つまり De-risking は、記事にもありましたが「リスク低減」「リスクの可能性を減らす」と言った意味になります。

UnhappyImpossible など、元々の言葉 Happy (幸せ)Possible(可能)の前に Un Im が付く事で、別の意味になるのと同じです。

時事英語

会議や外交の場でよく使われる言葉は、時代や状況でどんどん変わります。

ここ10年くらいで、よく使われる時事英語について、弊社代表 通訳者の右田アンドリュー・ミーハンに聞いてみました。

一昔前は「オール電化」なんて言葉が、ビジネス会議や外交の場でよく使われていましたが、ここ数年は「クリーンエネルギー」でしょうか。環境の話題は、とにかく多いです。
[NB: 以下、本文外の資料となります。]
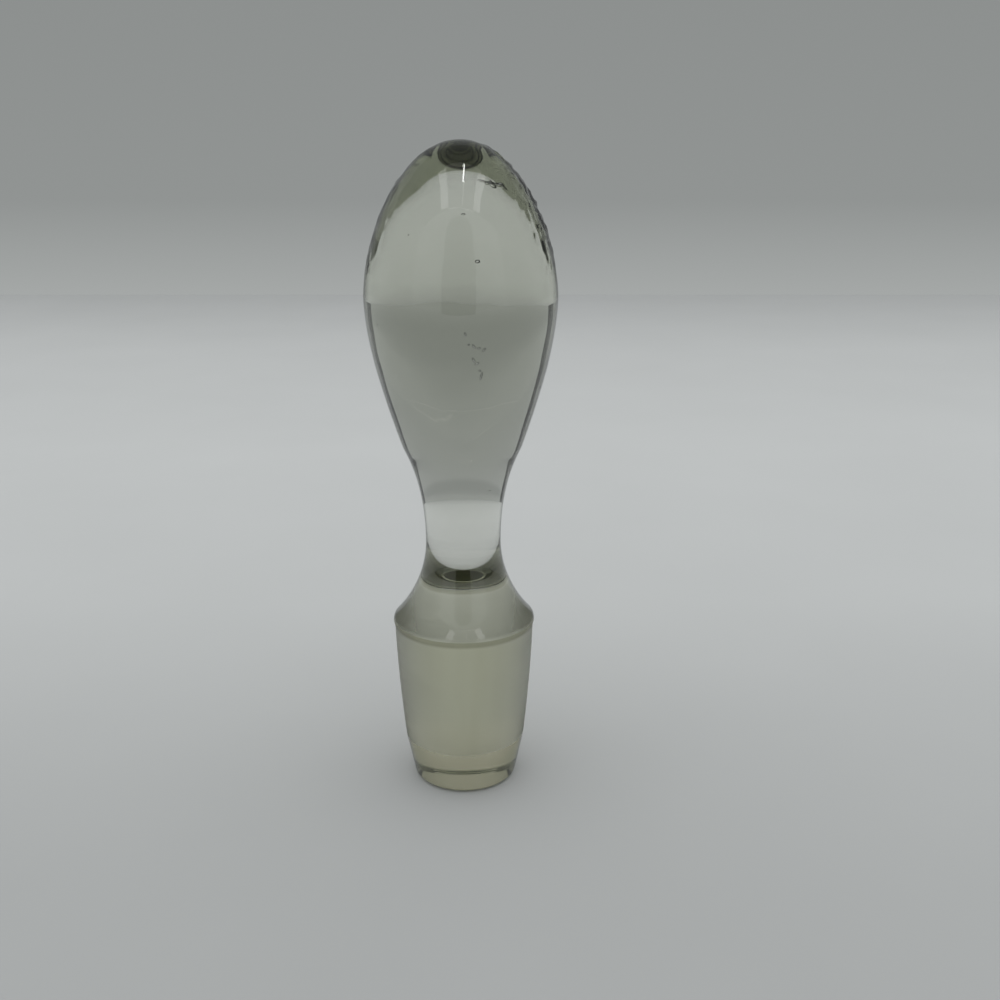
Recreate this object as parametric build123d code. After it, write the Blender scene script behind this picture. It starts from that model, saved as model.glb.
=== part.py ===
from build123d import *
import os
from math import acos, cos, radians, sin, tan

# Solid glass bottle stopper, pressed and fire-polished in one piece, with a ground plug.
# Frame: +Z up, origin at the centre of the flat foot, axis of revolution on Z. Millimetres.
# It stands on the small end of its plug, with the egg-shaped finial at the top.

# --- driving dimensions -------------------------------------------------------------
OVERALL_HEIGHT = 113.0

FINIAL_RADIUS = 16.2         # widest part of the egg-shaped finial
FINIAL_HEIGHT = 87.7         # height of that widest part
CROWN_TOP_REACH = 9.5        # how far the crown stays level out from the tip
CROWN_SIDE_REACH = 10.5      # how far the crown stays upright above the widest part
BELLY_REACH = 6.9            # how far the belly stays upright below the widest part

TURN_RADIUS = 10.4           # where the finial's outline turns from convex to concave
TURN_HEIGHT = 62.8
TURN_LEAN = 19.1             # degrees between the outline and the axis at that place
TURN_REACH_UP = 9.8
TURN_REACH_DOWN = 1.6

NECK_RADIUS = 6.6            # narrowest part of the neck
NECK_HEIGHT = 45.4
NECK_REACH_UP = 10.9
NECK_REACH_DOWN = 6.7

SHOULDER_SLOPE = 46.4        # degrees below level where the flared neck meets the bead
SHOULDER_REACH = 3.0
BEAD_RADIUS = 12.6           # widest part of the rounded bead at the shoulder
BEAD_HEIGHT = 30.6
BEAD_ROUNDING = 1.15         # radius of the bead's own section

GROUND_TOP_RADIUS = 12.4     # tapered zone that was ground to fit the bottle's mouth
GROUND_FOOT_RADIUS = 10.73
GROUND_FOOT_HEIGHT = 7.5
GROUND_BARREL = 0.22         # hand grinding leaves the taper slightly barrelled

FOOT_SLOPE = 11.6            # degrees between the unground end and the axis
FOOT_ROUNDING = 1.3          # fire-polished edge around the flat foot


def at(radius, height):
    """A point of the outline, in the XZ plane."""
    return Vector(radius, 0, height)


def finial_outline():
    """Tip to neck: crown, belly and the concave stretch down to the narrowest place."""
    lean = radians(TURN_LEAN)
    up = Vector(sin(lean), 0, cos(lean))
    tip = at(0, OVERALL_HEIGHT)
    widest = at(FINIAL_RADIUS, FINIAL_HEIGHT)
    turn = at(TURN_RADIUS, TURN_HEIGHT)
    neck = at(NECK_RADIUS, NECK_HEIGHT)
    crown = Bezier(
        tip,
        tip + Vector(CROWN_TOP_REACH, 0, 0),
        widest + Vector(0, 0, CROWN_SIDE_REACH),
        widest,
    )
    belly = Bezier(widest, widest - Vector(0, 0, BELLY_REACH), turn + up * TURN_REACH_UP, turn)
    waist = Bezier(turn, turn - up * TURN_REACH_DOWN, neck + Vector(0, 0, NECK_REACH_UP), neck)
    return [crown, belly, waist]


def shoulder_outline():
    """Neck to the top edge of the ground zone: the flare and the rounded bead."""
    slope = radians(SHOULDER_SLOPE)
    outward = Vector(cos(slope), 0, -sin(slope))
    centre = at(BEAD_RADIUS - BEAD_ROUNDING, BEAD_HEIGHT)
    neck = at(NECK_RADIUS, NECK_HEIGHT)
    bead_top = centre + Vector(sin(slope), 0, cos(slope)) * BEAD_ROUNDING
    bead_side = centre + Vector(BEAD_ROUNDING, 0, 0)
    bead_foot = ground_top()
    flare = Bezier(
        neck,
        neck - Vector(0, 0, NECK_REACH_DOWN),
        bead_top - outward * SHOULDER_REACH,
        bead_top,
    )
    bead = ThreePointArc(bead_top, bead_side, bead_foot)
    return [flare, bead]


def ground_top():
    """Where the bead curls in to meet the ground zone."""
    inset = BEAD_RADIUS - GROUND_TOP_RADIUS
    curl = acos(1 - inset / BEAD_ROUNDING)
    return at(GROUND_TOP_RADIUS, BEAD_HEIGHT - BEAD_ROUNDING * sin(curl))


def plug_outline():
    """Top of the ground zone to the centre of the foot."""
    slope = radians(FOOT_SLOPE)
    top = ground_top()
    foot = at(GROUND_FOOT_RADIUS, GROUND_FOOT_HEIGHT)
    middle = (top + foot) / 2 + Vector(GROUND_BARREL, 0, 0)
    ground = ThreePointArc(top, middle, foot)

    # The foot's edge is an arc tangent to the sloping end zone and to the flat foot.
    corner = at(GROUND_FOOT_RADIUS - GROUND_FOOT_HEIGHT * tan(slope), 0)
    setback = FOOT_ROUNDING * tan((radians(90) - slope) / 2)
    arc_top = corner + Vector(sin(slope), 0, cos(slope)) * setback
    arc_foot = corner - Vector(setback, 0, 0)
    end_zone = Line(foot, arc_top)
    edge = TangentArc(arc_top, arc_foot, tangent=arc_top - foot)
    flat = Line(arc_foot, at(0, 0))
    return [ground, end_zone, edge, flat]


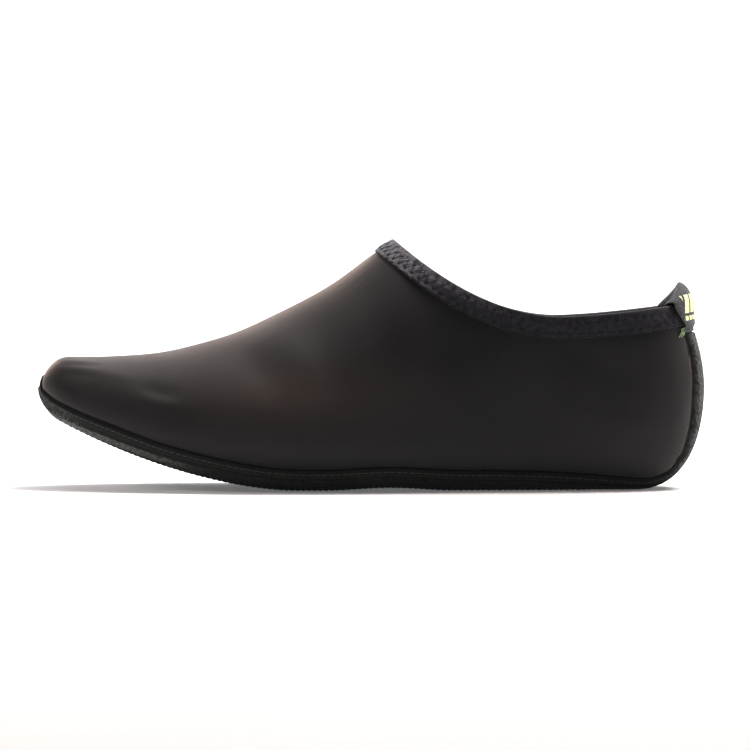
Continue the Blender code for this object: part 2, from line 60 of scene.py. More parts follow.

電気自動車もハイブリッド車がありますが、水素エネルギー(hydrogen energy, blue hydrogen, green hydrogen)などもっとクリーンな、かつグリーンな(環境にやさしい)エネルギーをどうするかの会議は多いです。

先程使いましたが「環境にやさしい」これももう一昔前の言葉。

「環境にやさしい」は、今ではもっと具体的な指標や数値を使った表現に変わってきています。私がよく関わる G7のエネルギー大臣関連会合 などでは、例えば「2030-2035年 ○○を達成させるためのエネルギー指標」と言う様な、具体的な表現をします。

また、今回紹介した Decoupling / De-risking も良く使われます。日本語の議事録などでは「デカプ」と端折った形で書かれたり、口頭でも「デカプ」と言ったりもします。